> [Goal]:
Exactly the lines from the start of the data through the line containing "return (low + high) / 2" should be output, with both ends kept and nothing added.

══ Recorded information

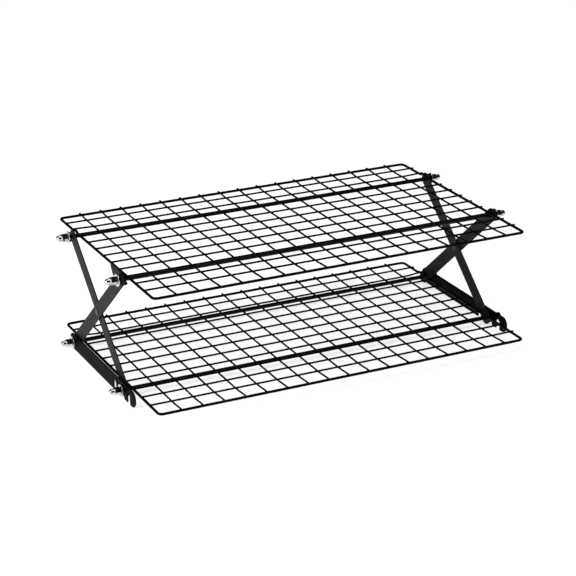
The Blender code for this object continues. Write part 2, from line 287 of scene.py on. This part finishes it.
def finish_piece(name, bm, slot, node, bevel=0.0, sharp=35.0):
    """Make the object, with its finish; it rides on its CAD node's body and stands for that node."""
    bmesh.ops.recalc_face_normals(bm, faces=bm.faces[:])
    mesh = bpy.data.meshes.new(name)
    bm.to_mesh(mesh)
    bm.free()
    mesh.shade_smooth()
    mesh.set_sharp_from_angle(angle=math.radians(sharp))
    mesh.materials.append(MATERIALS[slot])
    piece = bpy.data.objects.new(name, mesh)
    bpy.context.scene.collection.objects.link(piece)
    if bevel:
        edges = piece.modifiers.new("rounded_edges", "BEVEL")
        edges.width = bevel
        edges.segments = 3
        edges.limit_method = "ANGLE"
        edges.angle_limit = math.radians(40)
        edges.harden_normals = True
    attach(piece, frame["nodes"][node]["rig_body"])
    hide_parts(node)


def middle_of(node):
    low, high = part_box(node)
    return (low + high) / 2


def bridge(bm, first, second):
    count = len(first)
    for i in range(count):
        j = (i + 1) % count
        bm.faces.new((first[i], first[j], second[j], second[i]))


def ring_of(bm, centre, x, radii):
    """A loop round the X direction through centre, at x, with one radius for each vertex."""
    verts = []
    for i, radius in enumerate(radii):
        a = math.tau * i / len(radii)
        spot = (x, centre.y + radius * math.cos(a), centre.z + radius * math.sin(a))
        verts.append(bm.verts.new(spot))
    return verts


def turned(profile, centre, facets, closed=False):
    """A solid turned about the X direction through centre, from (x, radius) pairs."""
    bm = bmesh.new()
    loops = [ring_of(bm, centre, x, [radius] * facets) for x, radius in profile]
    for first, second in zip(loops, loops[1:]):
        bridge(bm, first, second)
    if closed:
        bridge(bm, loops[-1], loops[0])
    else:
        bm.faces.new(loops[0])
        bm.faces.new(loops[-1])
    return bm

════

> [Response below]:
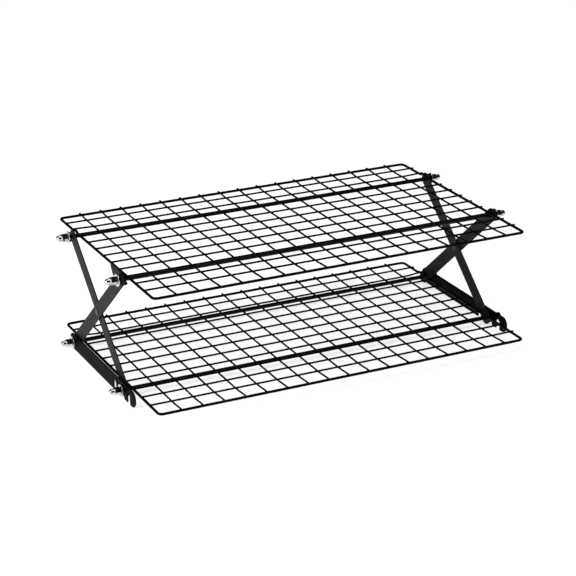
The Blender code for this object continues. Write part 2, from line 287 of scene.py on. This part finishes it.
def finish_piece(name, bm, slot, node, bevel=0.0, sharp=35.0):
    """Make the object, with its finish; it rides on its CAD node's body and stands for that node."""
    bmesh.ops.recalc_face_normals(bm, faces=bm.faces[:])
    mesh = bpy.data.meshes.new(name)
    bm.to_mesh(mesh)
    bm.free()
    mesh.shade_smooth()
    mesh.set_sharp_from_angle(angle=math.radians(sharp))
    mesh.materials.append(MATERIALS[slot])
    piece = bpy.data.objects.new(name, mesh)
    bpy.context.scene.collection.objects.link(piece)
    if bevel:
        edges = piece.modifiers.new("rounded_edges", "BEVEL")
        edges.width = bevel
        edges.segments = 3
        edges.limit_method = "ANGLE"
        edges.angle_limit = math.radians(40)
        edges.harden_normals = True
    attach(piece, frame["nodes"][node]["rig_body"])
    hide_parts(node)


def middle_of(node):
    low, high = part_box(node)
    return (low + high) / 2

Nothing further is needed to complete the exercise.